One highlight was the second waypoint camp at Behr Flat, a broad alpine valley with a swimming hole. It was crewed by ride organiser Dan Hunt, an open, softly spoken man who filled each rider up with dahl as they passed through. Then came what many riders experienced as the most difficult and spectacular section. An epic climb that ended only when the trail dissolved into a grassy notion that wound across the Jagungal Wilderness.
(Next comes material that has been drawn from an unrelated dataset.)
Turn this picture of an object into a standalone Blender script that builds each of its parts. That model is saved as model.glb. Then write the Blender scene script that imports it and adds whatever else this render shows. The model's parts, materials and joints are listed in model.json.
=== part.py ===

It was easy to fall in love with the Jugungal, with its clear creeks and soft alpine meadows. Ridge after ridge fading away into the blue of distance. But every kilometre riding on that lumpy grass was hard won. One rider disclosed a secret wish for his bike to break so he could give up. My hands numbed and curled with nerve compression and the faces around me took on haunted looks of exhaustion. At the huts my excess mee goreng was received like manna from heaven and whiskey was passed around.

A Grand Arrival

Finally, on the morning of the grand arrival I coasted down from the hills towards Canberra alone, slowing as I went to savour the last stretch. The flagpole atop Parliament House eventually came into view. The pink poop made it to federal parliament, raising about $4 for every kilometre for Switchboard, a phone counselling service for the LGBTIQ+ community and allies.
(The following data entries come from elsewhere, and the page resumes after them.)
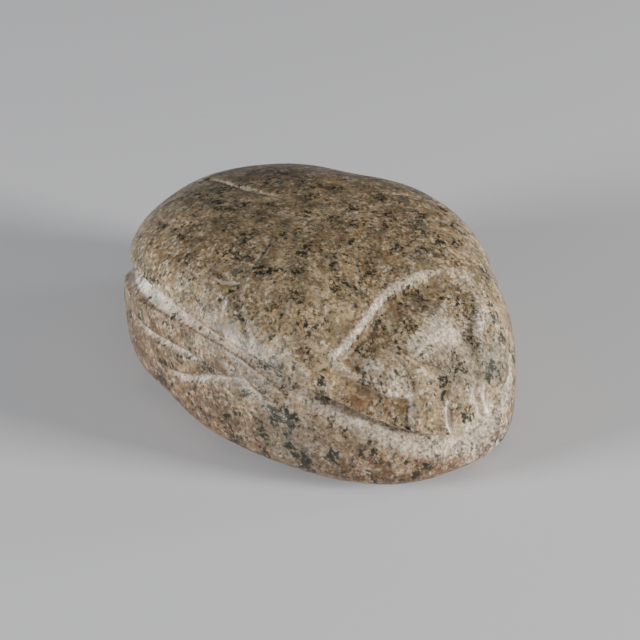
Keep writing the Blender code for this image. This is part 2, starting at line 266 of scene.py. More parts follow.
# How broken the film of wear is, and how much more so on the base
FILM_PATCHINESS = 1.6
BASE_PATCHINESS = 1.8

# Eased steps: from where to where the value read goes, then what the step gives at both ends
TONE_STEP = (0.43, 0.57)
OLIVE_STEP = (0.50, 0.62)
OCHRE_STEP = (0.51, 0.62)
PALE_STEP = (0.0, 1.0, 0.62, 0.95)
CROWDING_STEP = (0.42, 0.66, -0.06, 0.12)
CLUSTER_STEP = (0.60, 0.68)
WORN_STEP = (0.15, 1.05, 0.0, 0.80)
BRUISE_STEP = (0.34, 0.60, 0.45, 0.95)
GROOVE_STEP = (0.34, 0.60, 0.60, 0.92)
FRESH_STEP = (0.34, 0.60, 0.55, 0.98)
WHITENED_STEP = (0.40, 0.60)
# Painted shade and dirt, uneven with the middling tone
SHADE_AND_DIRT_STEP = (0.35, 0.60, 0.50, 1.0)
DARK_STEP = (0.2, 0.9, 0.94, 0.42)
FINE_SHADE_STEP = (0.28, 0.72, 0.70, 1.28)
MOTTLING_STEP = (0.38, 0.62, 0.78, 1.20)
ROUGHNESS_STEP = (0.3, 0.7, 0.30, 0.50)

# The polish
FILM_ROUGHNESS = 0.15
SPECULAR_LEVEL = 0.35
DARK_SINK = 0.5
BUMP_STRENGTH = 0.7

# Points on the stone, as shares of half its length, half its width and its height
HEAD_ARCH = (
    (0.671, -0.534, 0.743),
    (0.662, -0.402, 0.803),
    (0.625, -0.268, 0.851),
    (0.549, -0.070, 0.897),
    (0.522, 0.150, 0.912),
    (0.528, 0.352, 0.904),
    (0.560, 0.445, 0.870),
    (0.620, 0.470, 0.820),
    (0.683, 0.437, 0.774),
    (0.737, 0.396, 0.731),
)
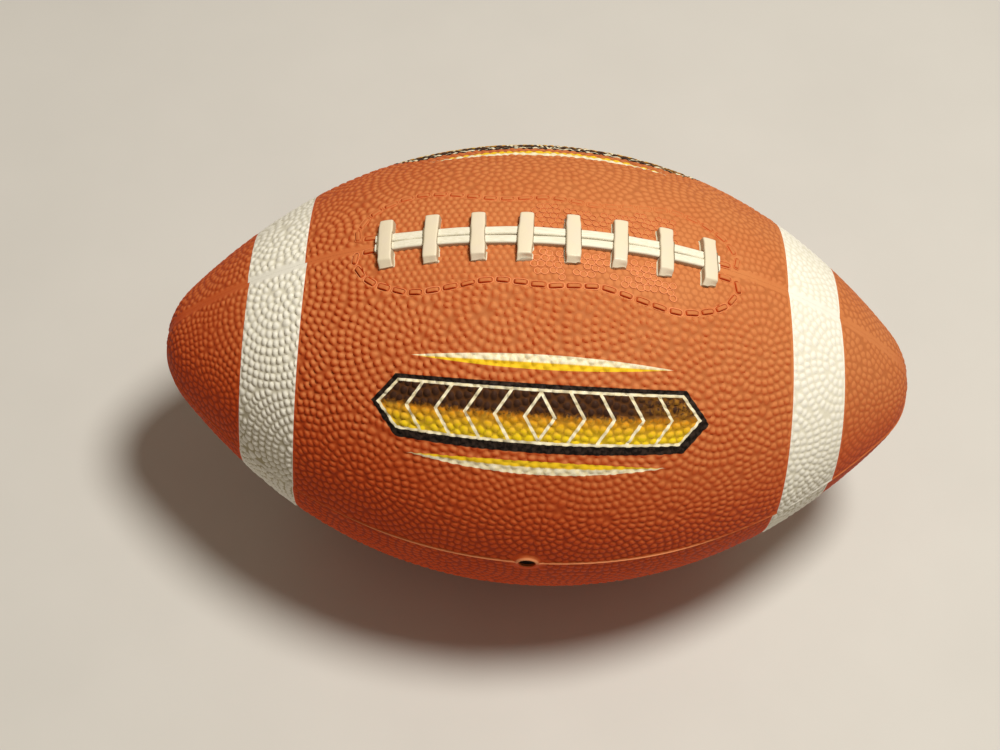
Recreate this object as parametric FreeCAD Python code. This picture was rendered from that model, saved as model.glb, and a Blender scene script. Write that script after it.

But before reaching the endpoint of the Hunt I came across Mattie, one of the first bikepackers I met in Jamieson. He had finished a day early and was waiting by the trail with snacks and a smile, ready to ride me to the end. Then came Mark and Brandon. Then Dick, Julian and Martijn! High on exhaustion, I couldn’t quite believe such kindness. It was awesome, and the seven of us pedalled the last few kilometres together. The choice of a brewery for the finish was greatly appreciated as we spun across the line. The pink poop was well and truly pooped, and beers and nachos were just what was needed.

A Safe Space

As the beer garden filled with finishers over the afternoon, it was clear that bikepacking has a way to go to reflect the world we live in. Only a handful of the riders were women or people of colour. However, the culture of The Hunt has a quality of aspirational inclusivity. Often outdoor cultures and sports aren’t welcoming for LGBTIQ+ people. To participate, we must accept a degree of internal discomfort. For example, being confronted with homophobic route names when climbing, or casual slurs flying about in team sports. 
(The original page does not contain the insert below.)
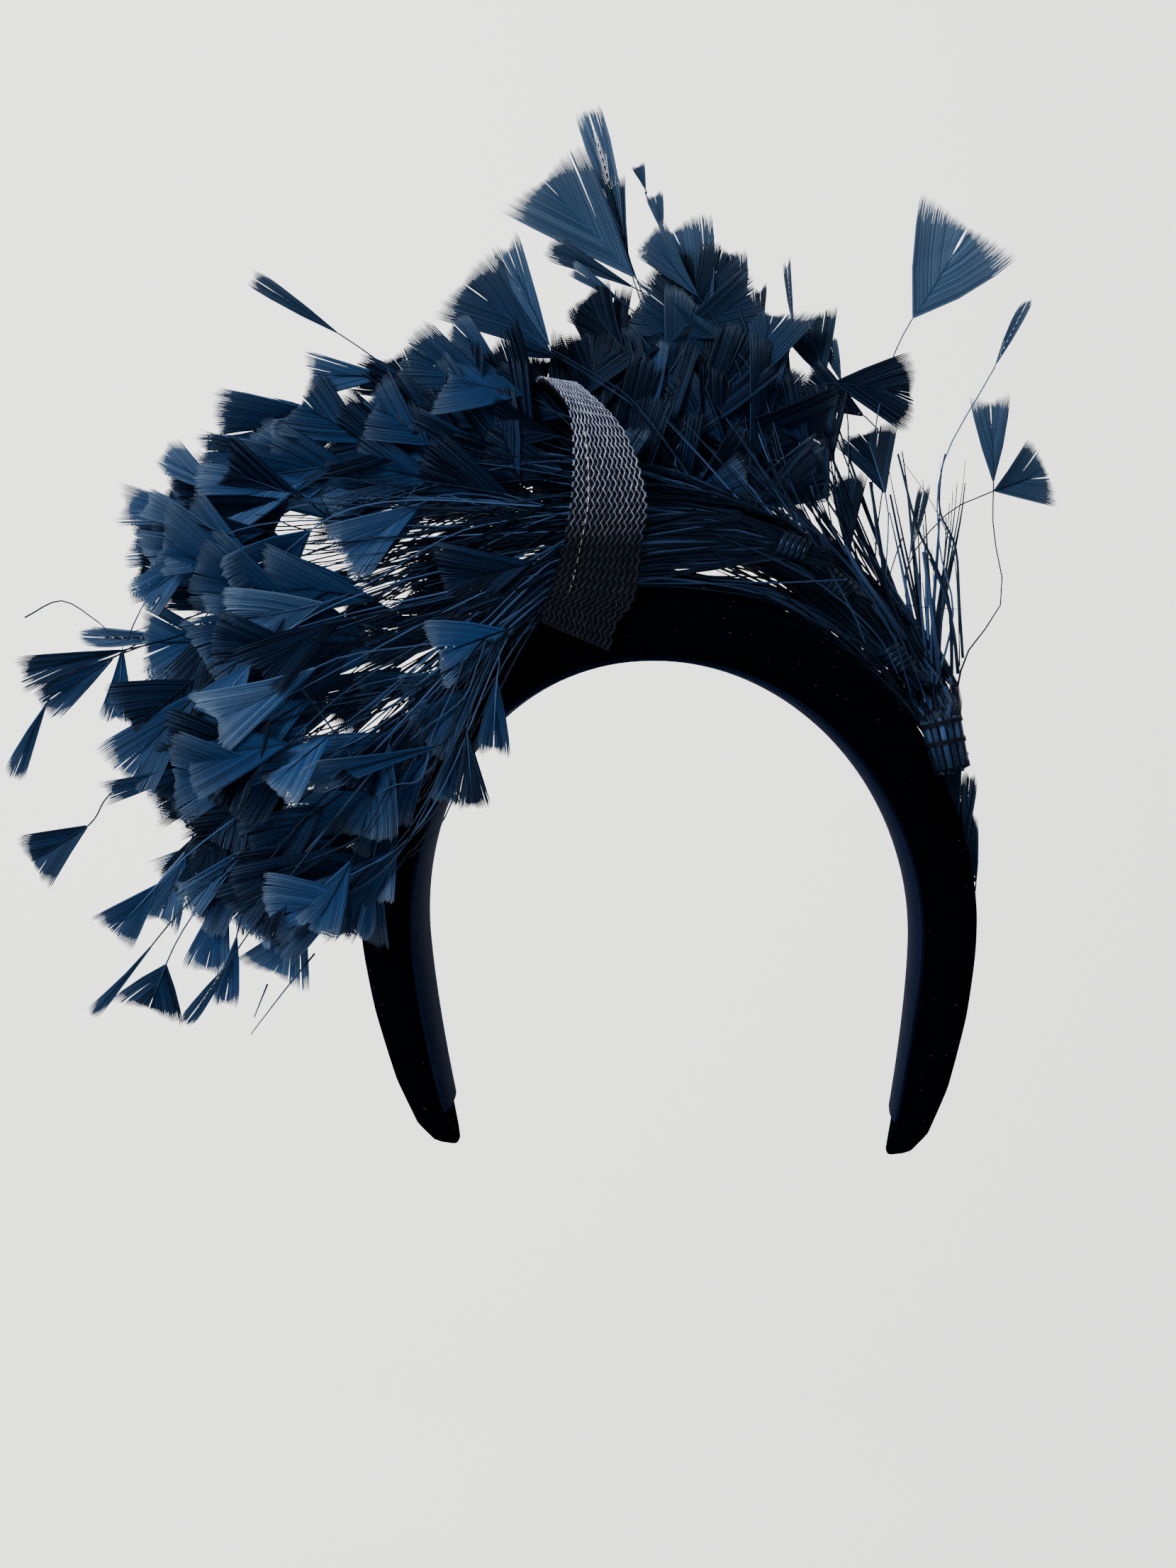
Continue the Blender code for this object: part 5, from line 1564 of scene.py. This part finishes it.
def build_bindings(thread, quill):
    for number, along in enumerate(THREAD_PLACES, start=1):
        middle, run, half = root_frame(BUNCHES[0], along)
        points = turns_round(middle - run * THREAD_DROP, run, half + THREAD_LIFT, THREAD_TURNS, THREAD_PITCH)
        lines = Lines()
        lines.add(points, THREAD_HALF_WIDTH, run, THREAD_TONE)
        piece = sweep_lines(f"thread_wrap_{number}", lines, thread, THREAD_SIDES, THREAD_FLATNESS)
        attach(piece, "root")
        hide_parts(f"thread_row_{number}")
    for bunch in BUNCHES[1:]:
        middle, run, half = root_frame(bunch, WINDING_PLACE)
        points = turns_round(middle, run, half + WINDING_LIFT, WINDING_TURNS, WINDING_PITCH)
        lines = Lines()
        lines.add(points, WINDING_HALF_WIDTH, run, WINDING_TONE)
        piece = sweep_lines(f"wound_coil_{bunch.number}", lines, quill, WINDING_SIDES, WINDING_FLATNESS)
        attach(piece, "root")
        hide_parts(f"wound_quill_{bunch.number}")


def build_end_trim(vane):
    """Cut vanes that fan out from the band's edge over the bound ends."""
    rng = random.Random(TRIM_SEED)
    barbs = Lines()
    for row in TRIM_VANES:
        lean = math.radians(row.lean)
        edges = []
        for share in (0.0, 1.0):
            along = between(row.foot, row.end, share)
            rise = BAND_SEAT + read_rows(BAND_PADDING, along) + row.rise * between(TRIM_FOOT_RISE, 1.0, share)
            lengthwise = between(TRIM_FOOT_LENGTHWISE, row.lengthwise, share)
            width = between(TRIM_FOOT_WIDTH, row.width, share)
            inner = band_point(along, lengthwise, rise)
            outer = band_point(along, lengthwise - width * math.cos(lean), rise + width * math.sin(lean))
            edges.append((inner, outer))
        base = edges[0][0].lerp(edges[0][1], 0.5)
        tip = edges[1][0].lerp(edges[1][1], 0.5)
        run = (tip - base).normalized()
        across = (edges[1][1] - edges[1][0]).normalized()
        across = (across - run * across.dot(run)).normalized()
        add_vane(barbs, base, run, (tip - base).length, across, row.width, TRIM_TONE, rng)
    piece = sweep_lines("trim_vanes", barbs, vane, BARB_SIDES, BARB_FLATNESS, smooth=False)
    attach(piece, "root")
    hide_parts("end_trim")


def build_stage():
    """A pale sheet that runs from the floor up behind the part."""
    shade = Shade("pale_floor")
    shade.set(Base_Color=BACKDROP_COLOUR, Roughness=0.9)
    mesh = bmesh.new()
    rows = []
    for y, z in BACKDROP_PROFILE:
        rows.append([mesh.verts.new((x, y, z)) for x in (-BACKDROP_HALF_WIDTH, BACKDROP_HALF_WIDTH)])
    for first, second in zip(rows, rows[1:]):
        mesh.faces.new((first[0], first[1], second[1], second[0]))
    data = bpy.data.meshes.new("backdrop")
    mesh.to_mesh(data)
    mesh.free()
    data.materials.append(shade.material)
    data.shade_smooth()
    add_object("backdrop", data)


def build_light_and_camera():
    world = bpy.data.worlds.new("studio")
    world.use_nodes = True
    sky = world.node_tree.nodes["Background"]
    sky.inputs["Color"].default_value = SKY_COLOUR
    sky.inputs["Strength"].default_value = SKY_STRENGTH
    bpy.context.scene.world = world
    for lamp in LAMPS:
        data = bpy.data.lights.new(lamp.name, "AREA")
        data.shape = "RECTANGLE"
        data.size, data.size_y = lamp.size
        data.energy = lamp.power
        data.color = lamp.tint
        light = add_object(lamp.name, data)
        light.location = lamp.spot
        light.rotation_euler = (Vector(lamp.aim) - Vector(lamp.spot)).to_track_quat("-Z", "Y").to_euler()
    data = bpy.data.cameras.new("camera")
    data.sensor_fit = "VERTICAL"
    data.sensor_height = SENSOR_HEIGHT
    data.lens = LENS
    data.clip_start = CLIP_START
    camera = add_object("camera", data)
    camera.location = EYE * MM
    camera.rotation_euler = (-TOWARDS_EYE).to_track_quat("-Z", "Y").to_euler()
    bpy.context.scene.camera = camera


SWEEP = sweep_tree()
vane = vane_material()
quill = quill_material()
headband = build_headband(velvet_material())
build_lint(headband, plain_material("pale_lint", (0.05, 0.065, 0.10), 0.8))
build_facing(facing_material())
build_feathers(vane, quill)
build_strap(plain_material("strap_dark", (0.0006, 0.0009, 0.0025), 0.8), strand_material(), gold_material())
build_bindings(plain_material("black_thread", (0.0015, 0.002, 0.006), 0.7), quill)
build_end_trim(vane)
build_stage()
build_light_and_camera()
Regional areas can be similar (a Jamieson local joked that drivers would run into me because I wore a pink shirt). In these environments, LGBTIQ+ people have learned to keep a part of our brains always running to evaluate threat. The term ‘safe space’ has emerged to describe places where people feel comfortable enough to switch that part of their brain off. The warmth of character of the other riders I met on the Hunt made me feel like I could do that.

Dan Hunt’s inversion of the race format, where people depart when they want and race to make it to a celebration is a stroke of genius that helps people come together too. The introduction of the Hunt 500 is another great development, allowing people facing barriers of time or ability to participate. In addition, the entry fee is very affordable for the time invested to scout ever-changing routes and conditions and administer the event. These elements combine to create a welcoming vibe, absent the conformity, perfectionism and competitiveness that frequently accompany challenging sports.

In the face of politicians using sport to divide us (particularly around transgender issues) it’s great to see bikepackers building welcoming communities. More open events and groups with explicit invitations to underrepresented and differently-abled people are popping up. And it makes sense that they should. Monocultures are dull, nature is infinitely diverse, and what’s more core to bikepacking to the ethos of ‘ride your own ride’? Just make sure you look up from time to time and admire the view. After the Hunt the pain fades quick but the awe and satisfaction stay with you.

This article was written on the unceded lands of the Wurundjeri people of the Kulin nation. The Autumn 2022 Hunt 1000 passed through Wurundjeri, Boonwurrung, TaungurungGunai Kurnai, Jaitmatang, Ngarigo and Ngunawal Country. The writer pays his respect to Traditional Custodians across the continent.